Don't Rain On My Parade

“...the opposite of love is not hate -- it's apathy. It's not giving a damn. If somebody hates me, they must "feel" something ... or they couldn't possibly hate. Therefore, there's some way in which I can get to them.” ― Leo F. Buscaglia



I started blogging in 2005. It was an outlet for boredom and a way to get things off my chest. This is because I have never been good with personal interface. I would just rather put my thoughts into words. Back in school, it was through a school paper. Nowadays, the blogosphere provided a perfect platform for that. 

According to Nielsen, 6.7 million people publish blogs on blogging websites, and another 12 million write blogs using their social networks. My blog is, hmm, 1 out of almost 18 million sites. A speck in the blogging universe. 

SO PLEASE...

If you do not like what I write here, go somewhere else. Technorati is one place where you can scrounge for a blog which you may like. If you are irritated with how I write -- I never claimed perfection in my writing anyway -- close that tiny little button at the top-right part of your screen or press Alt-F4. 

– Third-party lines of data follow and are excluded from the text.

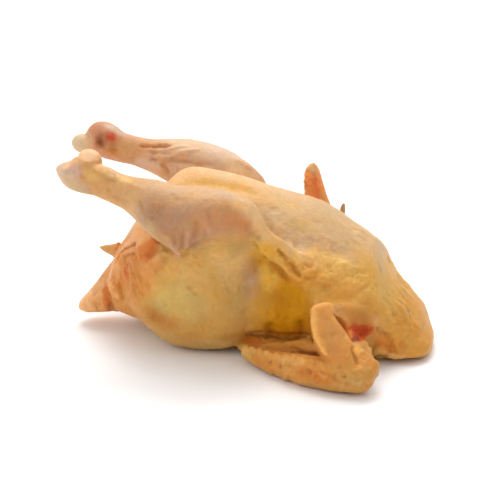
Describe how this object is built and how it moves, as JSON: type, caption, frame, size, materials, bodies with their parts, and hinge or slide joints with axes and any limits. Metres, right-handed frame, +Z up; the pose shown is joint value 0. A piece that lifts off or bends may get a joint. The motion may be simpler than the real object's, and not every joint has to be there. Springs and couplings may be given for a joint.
{
  "type": "whole raw chicken",
  "caption": "Raw plucked yellow-skinned chicken without head or feet, lying on its back with the legs drawn up, a wing folded on the table and the other wing's tip pointing up.",
  "frame": {"origin": "centre of the footprint of the whole bird, on the table it lies on", "axes": "+Z up from the table, -X towards the tail and the leg ends, +X towards the neck end, -Y the bird's left side"},
  "size_m": [0.267, 0.207, 0.1398],
  "materials": {
    "skin": "satin"
  },
  "bodies": {
    "root": {"chicken": "skin"}
  },
  "joints": []
}
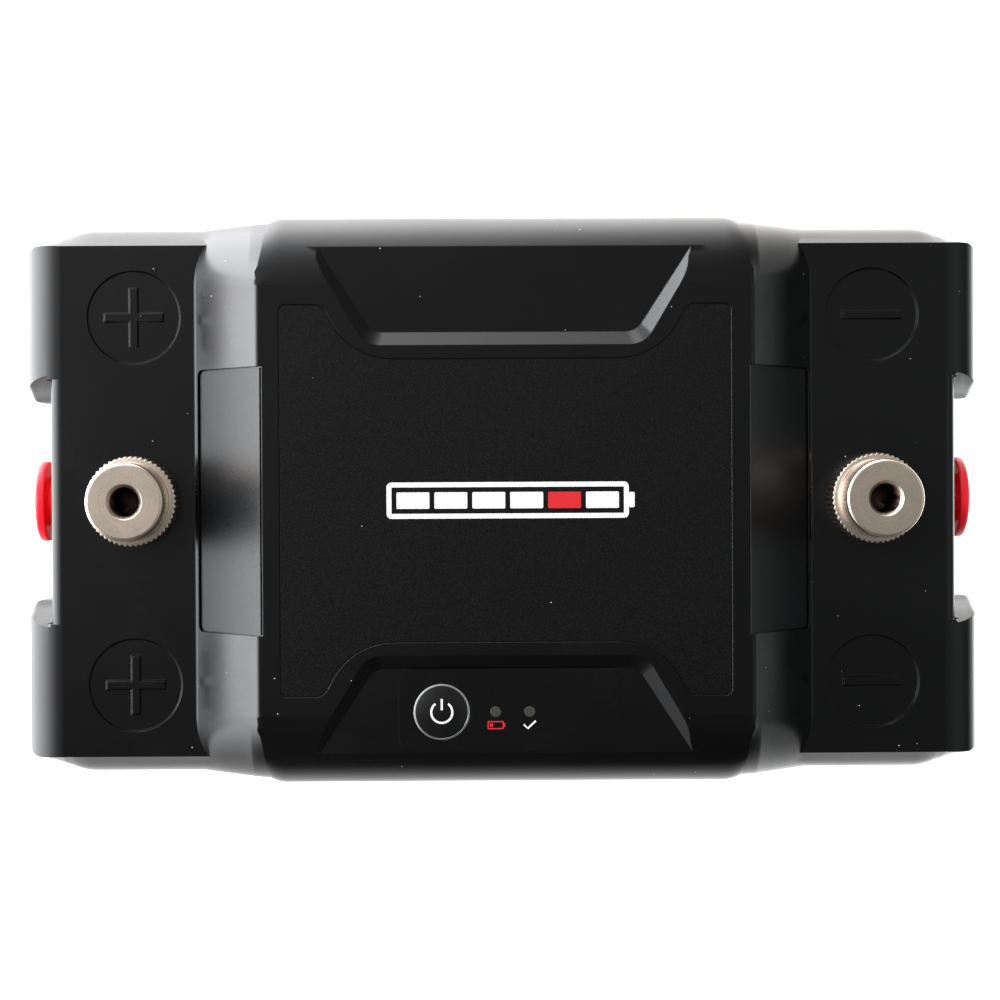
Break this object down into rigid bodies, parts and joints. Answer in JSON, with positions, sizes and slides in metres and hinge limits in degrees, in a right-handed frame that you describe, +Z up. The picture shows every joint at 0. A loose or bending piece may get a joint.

No one forces you to stay and absorb the things I rant about. So, get a life! Hopefully, a life not hinged on faultfinding.

xx, 
Corporate Junkie

Note: Someone loves me so much as to waste her time proofing my blog --> visit my comments page under http://www.imcorporatejunkie.com/2012/08/changes_9.html. Oh well, some people are just too darn perfect... NOT!

P.S. I take correction only from people I know. Not from faceless cowards.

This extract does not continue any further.